Porsche 917/30 CanAm-Spyder
Moteur : Moteur turbo en V (180°) refroidi par air
Cylindres : 12
Cylindrée : 5 374 cm3
Puissance : 1 100 ch à 7 800 tr/min
Poids : 800 kg
Nombre d’exemplaires : 2
Année de construction : 1973
Mark Donohue est le seul pilote à se voir confier cette supersportive en engagement d’usine. En 1973, il remporte six des huit épreuves du championnat CanAm et décroche le titre. Puis l’histoire se répète : le règlement est modifié, obligeant la championne à rester au stand. Définitivement ? Pas tout à fait. Le 9 août 1975, la 917/30 fait une dernière apparition fulgurante : sur le Talladega Superspeedway, dans l’Alabama, Donohue parcourt les 4,28 km du circuit à une vitesse moyenne de 355,86 km/h, établissant un record du monde qui restera inscrit sur les tablettes pendant 11 ans. Doté pour la toute première fois d’un refroidisseur d’air de suralimentation, le moteur V12 développe à présent 1 230 ch.
La 917 n’avait pas été conçue pour battre des records sur un anneau américain, pas plus que la 919 Hybrid n’était destinée à courir sur la Boucle Nord. Des courses sur circuit à la chasse aux records, les deux icônes ont un destin semblable : toutes deux ont été présentées pour la première fois au Salon de l’automobile de Genève. Ce sont d’ailleurs les deux seules fois où Porsche a fait d’un modèle de course l’attraction principale de son stand. Toutes deux se sont distinguées par leur caractère innovant et par leur performance. Toutes deux ont vu le jour grâce à une bonne dose d’audace. En 1969, il avait fallu toute la détermination de Ferdinand Piëch pour construire les 25 exemplaires nécessaires à l’homologation FIA de la 917 malgré les risques économiques. C’est avec la même détermination que le Directoire de Porsche a décidé de revenir au Mans et en Championnat du monde d’endurance en 2014 avec un fleuron de la technologie hybride.

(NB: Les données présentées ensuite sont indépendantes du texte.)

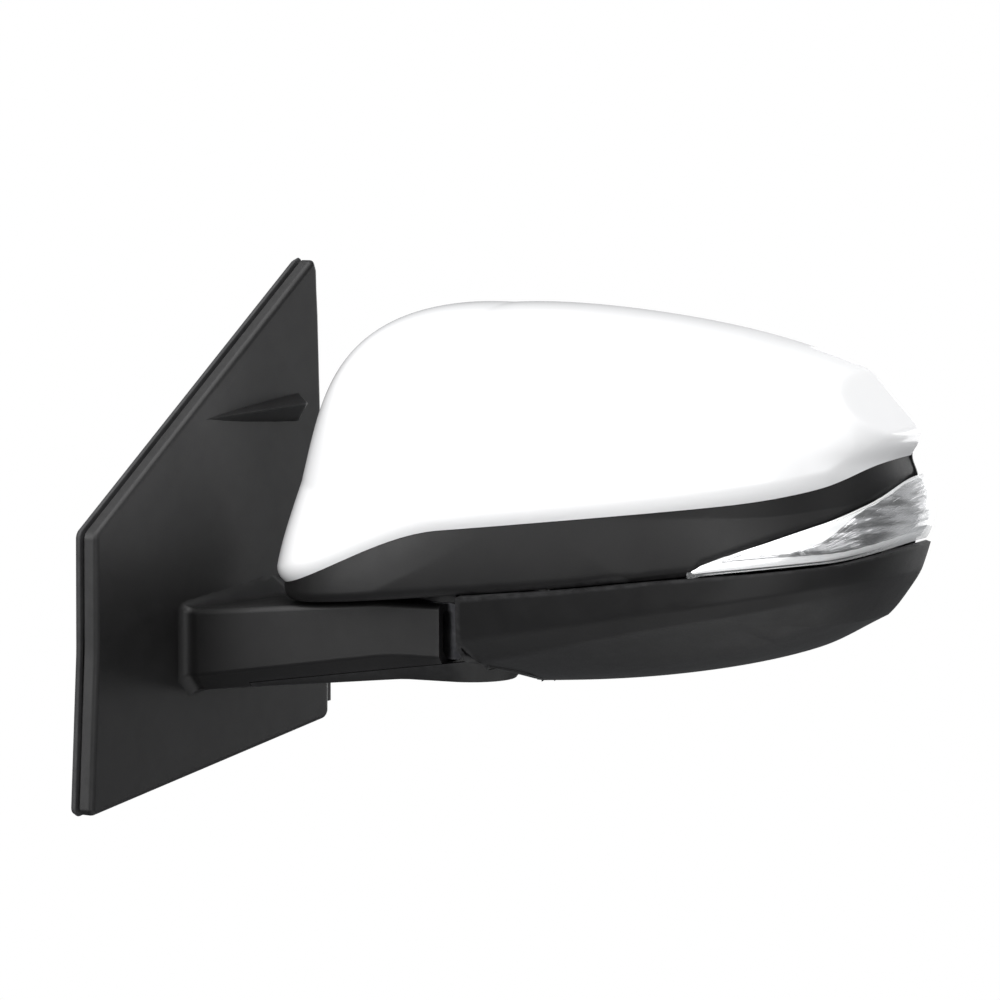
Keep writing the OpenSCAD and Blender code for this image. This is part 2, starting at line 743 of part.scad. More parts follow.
// A drive gear around a plunger, with the first tooth at the given angle
module drive_gear(place, angle) {
    translate([place[0], gear_y, place[1]]) rotate([-90, 0, 0]) difference() {
        union() {
            cylinder(r = gear_root_r, h = gear_h);
            for (i = [0:gear_teeth - 1]) rotate([0, 0, angle + 360 * i / gear_teeth])
                linear_extrude(gear_h) polygon([
                    [gear_root_r - 1, -0.75], [gear_r, -0.4], [gear_r, 0.4], [gear_root_r - 1, 0.75]
                ]);
        }
        translate([0, 0, -1]) cylinder(r = plunger_r + 0.05, h = gear_h + 2);
    }
}
module pan_gear() {
    color("ivory") in_head() drive_gear(pan_place, 180);
}
module tilt_gear() {
    color("ivory") in_head() drive_gear(tilt_place, -90 + 180 / gear_teeth);
}

module plunger(place) {
    rod_y(place, plunger_r, act_y0 + 7.2, pivot_depth - 2);
    translate([place[0], pivot_depth, place[1]]) sphere(r = ball_r, $fn = 32);
}
module pan_plunger() {
    color("ivory") in_head() plunger(pan_place);
}
module tilt_plunger() {
    color("ivory") in_head() plunger(tilt_place);
}

// A cross-jointed ring: upright pins turn in the cover's ears and level pins
// in the holder's ears
module gimbal_ring() {
    color("ivory") in_head() translate([act_c[0], pivot_depth, act_c[1]]) {
        difference() {
            rotate([90, 0, 0]) cylinder(r = 10.5, h = 3.2, center = true);
            rotate([90, 0, 0]) cylinder(r = 7.5, h = 5, center = true);
        }
        for (s = [0, 180]) rotate([0, s, 0]) {
            translate([0, 0, 10]) cylinder(r = 1.6, h = 5.4);
            rotate([0, 90, 0]) translate([0, 0, 10]) cylinder(r = 1.6, h = 5.4);
        }
    }
}

// The holder has cups for the plungers' ball ends, longer along the line to
// the pivot, ears for the ring's level pins and pockets over the cover's ears
module glass_holder() {
    cups = [[pan_place, [1, 0]], [tilt_place, [0, 1]]];
    color([0.15, 0.15, 0.15]) in_head() difference() {
        union() {
            along_y(holder_y, holder_y + holder_t) glass_outline(1.9);
            along_y(holder_y + holder_t - 0.1, glass_y + 1) difference() {
                glass_outline(1.9);
                glass_outline(0.3);
            }
            for (s = [-1, 1]) translate([act_c[0] + s * 14 - 1.5, pivot_depth - 2.4, act_c[1] - 3])
                cube([3, holder_y - pivot_depth + 3, 6]);
            for (c = cups) rod_y(c[0], ball_r + 3, pivot_depth - 2.5, holder_y + 0.2);
        }
        for (c = cups) hull() for (s = [-0.6, 0.6])
            rod_y(c[0] + s * c[1], ball_r + 0.9, 0, pivot_depth + ball_r + 0.4);
        for (s = [-1, 1]) translate([act_c[0] - 5, 0, act_c[1] + s * 14 - 4.5])
            cube([10, holder_y + holder_t - 0.5, 9]);
        translate([act_c[0] - 20, pivot_depth, act_c[1]]) rotate([0, 90, 0])
            cylinder(r = 1.65, h = 40);
    }
}

module heater_pad() {
    color([0.3, 0.3, 0.32]) in_head()
        along_y(holder_y + holder_t, glass_y) glass_outline(-2);
}

module mirror_glass() {
    color([0.75, 0.8, 0.85]) in_head() along_y(glass_y, glass_y + glass_t) glass_outline(0);
}

// ---- Assembly --------------------------------------------------------------
base_frame();
base_cover();
arm_lower_cover();
gasket();
mounting_studs();
cable_grommet();
arm_screws();
pivot_post();
detent_plate();
spring_retainer();
head_frame();
detent_balls();
fold_spring();
front_housing();
painted_cap();
lower_cover();
rear_bezel();
bezel_screws();
indicator_housing();
indicator_reflector();
indicator_lens();
led_board();
leds();
actuator_base();
actuator_cover();
actuator_screws();
pan_motor();
tilt_motor();
pan_worm();
tilt_worm();
pan_gear();
tilt_gear();
pan_plunger();
tilt_plunger();
gimbal_ring();
glass_holder();
heater_pad();
mirror_glass();
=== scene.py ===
"""Looks of the car side mirror: smooth shells, plastics, paint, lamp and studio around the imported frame."""
import math

import bmesh
import bpy
import numpy as np
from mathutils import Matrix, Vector


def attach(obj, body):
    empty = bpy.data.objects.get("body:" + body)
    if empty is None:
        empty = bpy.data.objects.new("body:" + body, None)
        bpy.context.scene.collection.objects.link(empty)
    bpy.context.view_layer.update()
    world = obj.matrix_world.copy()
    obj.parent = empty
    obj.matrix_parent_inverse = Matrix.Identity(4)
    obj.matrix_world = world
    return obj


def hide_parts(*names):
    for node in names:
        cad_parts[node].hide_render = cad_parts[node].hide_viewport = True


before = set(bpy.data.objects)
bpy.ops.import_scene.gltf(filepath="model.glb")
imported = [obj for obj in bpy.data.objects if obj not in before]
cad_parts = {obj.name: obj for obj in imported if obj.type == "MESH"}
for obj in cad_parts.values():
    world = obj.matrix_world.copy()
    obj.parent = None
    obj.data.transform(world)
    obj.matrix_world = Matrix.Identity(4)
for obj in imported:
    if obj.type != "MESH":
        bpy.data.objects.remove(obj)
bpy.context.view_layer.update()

SCENE = bpy.context.scene
MM = 0.001  # metres

# ---- Dimensions shared with the CAD model, in millimetres --------------------
PIVOT_X, PIVOT_Y = 118.0, 26.0
HEAD_SWEEP = math.radians(8)
BASE_DEPTH = 10.0
GASKET_T = 2.5
SEAT_Z = 4.7
ARM_END_R = 25.0
ARM_BOTTOM = -25.5
ARM_CHAMFER = 8.0
ARM_CHAMFER_H = 10.0
WALL = 2.6
SHROUD_R = 28.0
SHROUD_X = 17.2
RIM_Y = 40.0
DOME_DEPTH = 92.0
HEAD_END = 166.0
END_DRAW = 4.0
SKIRT_INSET = 2.8
PIVOT_HOLE_R = 20.6
DOME_CENTRE = (43.0, 40.0)
DOME_HALF = (110.0, 70.0)
FACET_NORMAL = np.array([0.735, -0.074, 0.674])
FACET_D = 165.8
WAIST, WAIST_X, WAIST_Z, WAIST_REACH = 2.6, 144.0, 62.0, 5.2
GLASS_CORNERS = [(-24, 88), (60, 89), (116, 77), (139, 52), (141, 34), (120, 8), (92, 8), (-26, 48)]
GLASS_R = 14.0
GLASS_GAP = 4.7
GLASS_EASE = 8.0
GLASS_Y = 37.0
GLASS_T = 2.2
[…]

En revanche, contrairement à la 917/30, la 919 Evo a conservé le groupe motopropulseur de son illustre devancière. C’est en effet le même V4 turbo de seulement 2,0 litres qui entraîne l’essieu arrière. Libéré des contraintes de consommation auxquelles il était soumis par le règlement de course, et optimisé par quelques modules logiciels, le moteur thermique de la version Evo développe 720 ch au lieu de 500 ch. Les deux systèmes de récupération d’énergie contribuent également à la puissance cumulée de la voiture. L’énergie de freinage récupérée sur l’essieu avant et l’électricité produite par la turbine supplémentaire entraînée par les flux de gaz d’échappement alimentent une batterie Lithium-Ion pour délivrer un surcroît de puissance. Le règlement du Championnat du monde limitait la quantité d’énergie utilisable provenant de ces systèmes. Désormais, ils peuvent déployer leur pleine capacité. Le moteur électrique placé sur l’essieu avant, qui permet de passer en transmission intégrale, délivre à présent 440 ch, 10 % de plus qu’auparavant.
Affranchie des restrictions du règlement WEC, la triple championne du Mans en version Evo pulvérise les records.
Porsche 919 Hybrid Evo
Moteur thermique : Moteur turbo en V (90°) refroidi par eau
Cylindres : 4
Cylindrée : 2 000 cm3
Puissance cumulée : 1 160 ch
Poids : 849 kg
Nombre d’exemplaires : 1
Année de construction : 2018
Résultat : une puissance cumulée de 1 160 ch pour un poids passé de 888 kg (ballast pilote inclus) à 849 kg. S’y ajoutent un système de freinage à commande électronique (brake-by-wire) pour les quatre roues, un châssis renforcé et des pneumatiques développés tout spécialement par Michelin pour ce modèle, qui génère plus de déportance aérodynamique qu’une Formule 1. Le diffuseur avant élargi et l’aileron arrière plus imposant sont désormais dotés de systèmes aérodynamiques actifs. Tout comme sur les Formule 1, l’aileron est équipé d’un système de réduction de la traînée (DRS) qui diminue la résistance à l’air dans les lignes droites. Le bas de caisse a été optimisé sur le plan aérodynamique avec des jupes latérales qui augmentent la déportance et permettent d’atteindre des vitesses encore plus élevées en courbe. Au total, la version Evo affiche un surcroît de portance négative de 53 % par rapport à la 919 Hybrid utilisée en championnat WEC. Timo Bernhard décrit le comportement de la voiture en des termes imagés : « C’est comme si la voiture roulait sur des rails. » Ce qui était encore un rêve inaccessible pour Donohue lors de sa chevauchée fantastique à Talladega est devenu réalité.